In 1889 he went to Berlin to study photochemistry at the Technical University of Berlin, where he focused on advancing color dyes in photography—particularly the three-color technique. Other outlets have reported he studied music and painting at the Imperial Academy of Arts, but the claims have yet to be verified. Then in 1870, he married the scientist Anna Alexandrovna Lavrova, a member of the Imperial Russian Technical Society, and went on to own his own photography studio, housing Lavrova, and their four children.

His last assignment undertaking photographic account of the Russian Empire for Tsar Nicholas II, was at the latter half of World War I, where Prokudin-Gorsky went to cover the construction of the Murmansk Railway, built as a supply link between Russia and its French and British allies. Later in life, he became a member of the oldest photographic society, the photography section of the IRTS, presenting papers and lectures from Russia on the science of photography.

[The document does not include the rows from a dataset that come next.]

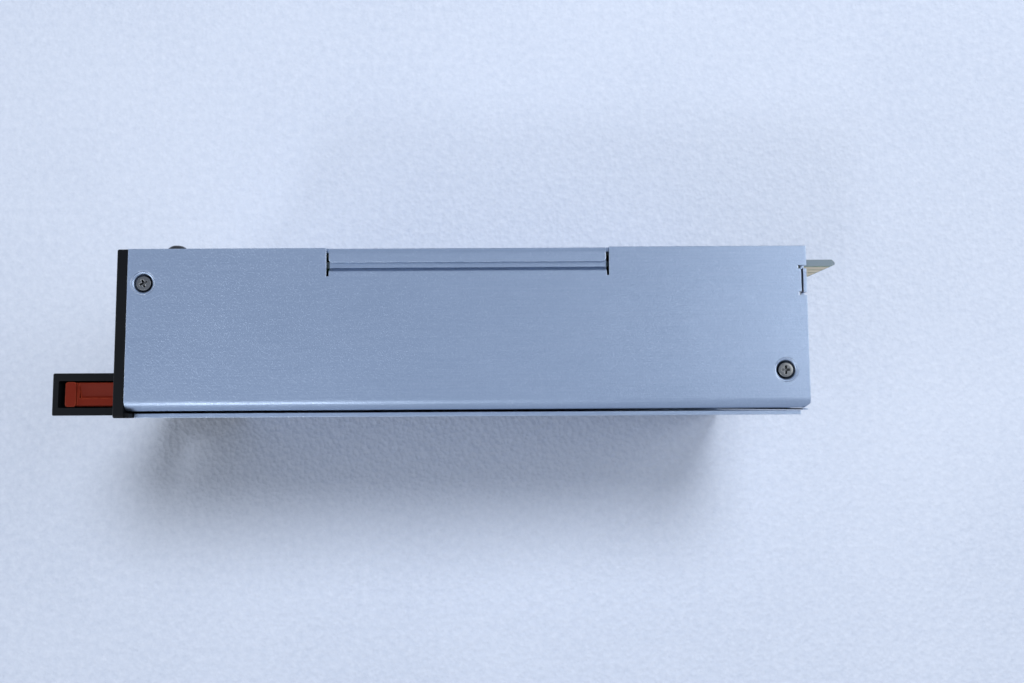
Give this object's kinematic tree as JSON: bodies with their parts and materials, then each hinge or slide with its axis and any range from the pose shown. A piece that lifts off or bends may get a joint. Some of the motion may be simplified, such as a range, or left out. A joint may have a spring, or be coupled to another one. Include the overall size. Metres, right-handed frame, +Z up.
{
  "type": "hot swap server power supply",
  "caption": "Flat box-shaped plug-in power supply in folded steel with a black pull handle, orange release bar, mains inlet, fan and a contact edge at the rear.",
  "frame": {"origin": "centre of the bounding box, at the side wall that the module lies on", "axes": "+X from the handle to the contact edge at the rear, +Y towards the bottom plate, +Z up from the wall it lies on to the removable side cover"},
  "size_m": [0.1906, 0.0424, 0.086],
  "materials": {
    "galvanised": "satin zinc-coated sheet",
    "black_plastic": "fine matt moulded",
    "orange_plastic": "satin moulded",
    "bright_screw": "zinc-plated",
    "black_screw": "black-coated steel",
    "spring_steel": "bright",
    "pin_steel": "ground",
    "fan_plastic": "glass-filled moulded",
    "magnet": "bonded ferrite",
    "bearing_steel": "polished",
    "copper": "enamelled copper wire",
    "wire_skin": "soft insulation",
    "inlet_plastic": "semi-gloss moulded",
    "nickel": "nickel-plated",
    "clear_rod": "clear moulded",
    "lamp": "diffuse lens",
    "board": "solder mask on glass laminate",
    "gold": "gold-plated",
    "brass": "turned",
    "insulator": "thin film",
    "header_plastic": "moulded",
    "fuse_body": "ceramic",
    "ferrite": "sintered",
    "film_case": "moulded case",
    "disc_coat": "dipped",
    "relay_case": "moulded",
    "epoxy": "moulded epoxy",
    "green_core": "coated powder core",
    "can_sleeve": "shrunk sleeve",
    "aluminium": "extruded",
    "tape": "polyester tape",
    "bare_copper": "tinned copper strip",
    "can": "drawn can"
  },
  "bodies": {
    "housing": {"bezel_screw": "black_screw", "board_headers": "header_plastic", "board_screws": "bright_screw", "board_standoffs": "brass", "boost_core": "green_core", "boost_winding": "copper", "bridge_rectifier": "epoxy", "bulk_capacitor": "can_sleeve", "bus_bars": "bare_copper", "chassis_shell": "galvanised", "choke_cores": "ferrite", "choke_windings": "copper", "control_board": "board", "control_chips": "epoxy", "disc_capacitors": "disc_coat", "earth_lug": "nickel", "earth_nut": "bright_screw", "fan_bearings": "bearing_steel", "fan_frame": "fan_plastic", "fan_lead": "wire_skin", "fan_screws": "black_screw", "fan_stator": "copper", "film_capacitors": "film_case", "front_bezel": "black_plastic", "gold_fingers": "gold", "inlet_blades": "nickel", "inlet_body": "inlet_plastic", "inlet_wires": "wire_skin", "inrush_relay": "relay_case", "insulator_sheet": "insulator", "latch_pin": "pin_steel", "latch_spring": "spring_steel", "light_pipe": "clear_rod", "line_fuse": "fuse_body", "main_board": "board", "output_capacitors": "can", "output_choke": "ferrite", "output_rectifiers": "epoxy", "output_sink": "aluminium", "power_transistors": "epoxy", "primary_sink": "aluminium", "pull_handle": "black_plastic", "rear_panel": "galvanised", "resonant_parts": "ferrite", "side_cover": "galvanised", "standby_transformer": "tape", "status_lamp": "lamp", "transformer_core": "ferrite", "transformer_winding": "tape", "wall_screws": "bright_screw"},
    "release": {"release_bar": "orange_plastic", "release_link": "spring_steel", "link_rivet": "pin_steel"},
    "catch": {"latch_hook": "spring_steel"},
    "rotor": {"fan_rotor": "fan_plastic", "fan_magnet": "magnet", "fan_shaft": "pin_steel"}
  },
  "joints": [
    {"name": "release_slide", "type": "slide", "parent": "housing", "child": "release", "axis": [-1, 0, 0], "range_m": [0, 0.0013], "stiffness_N_per_m": 2500, "springref_m": -0.0012, "deforming": ["latch_spring"]},
    {"name": "catch_turn", "type": "hinge", "parent": "housing", "child": "catch", "pos_m": [-0.0669, 0.01405, 0.009], "axis": [0, 0, -1], "range_deg": [0, 10]},
    {"name": "fan_spin", "type": "hinge", "parent": "housing", "child": "rotor", "pos_m": [-0.0599, -0.00035, 0.0358], "axis": [1, 0, 0], "continuous": true}
  ],
  "couplings": [
    {"joint": "catch_turn", "follows": "release_slide", "rad_per_m": 133.33}
  ]
}
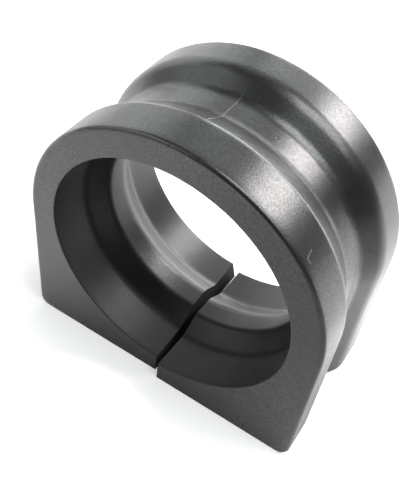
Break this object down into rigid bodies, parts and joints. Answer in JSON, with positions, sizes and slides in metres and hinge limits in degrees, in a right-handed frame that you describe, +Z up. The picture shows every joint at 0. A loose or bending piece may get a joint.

But then in 1918, Prokudin-Gorsky was forced to flee the country and sought solace in France, when he stayed until his death. By then the Tsar had been killed, and the majority of the photographer’s work was destroyed as a one of the most violent chapter in Russia’s history opened up. Later in life, he ended up showing his images of the empire to young Russians across France, but retired from image making. He died in Paris on September 27, 1944, and is buried in the Russian cemetery of Sainte-Geneviève-des-Bois. What happened to the remaining outside of a limited collection held by the Library of Congress is unknown.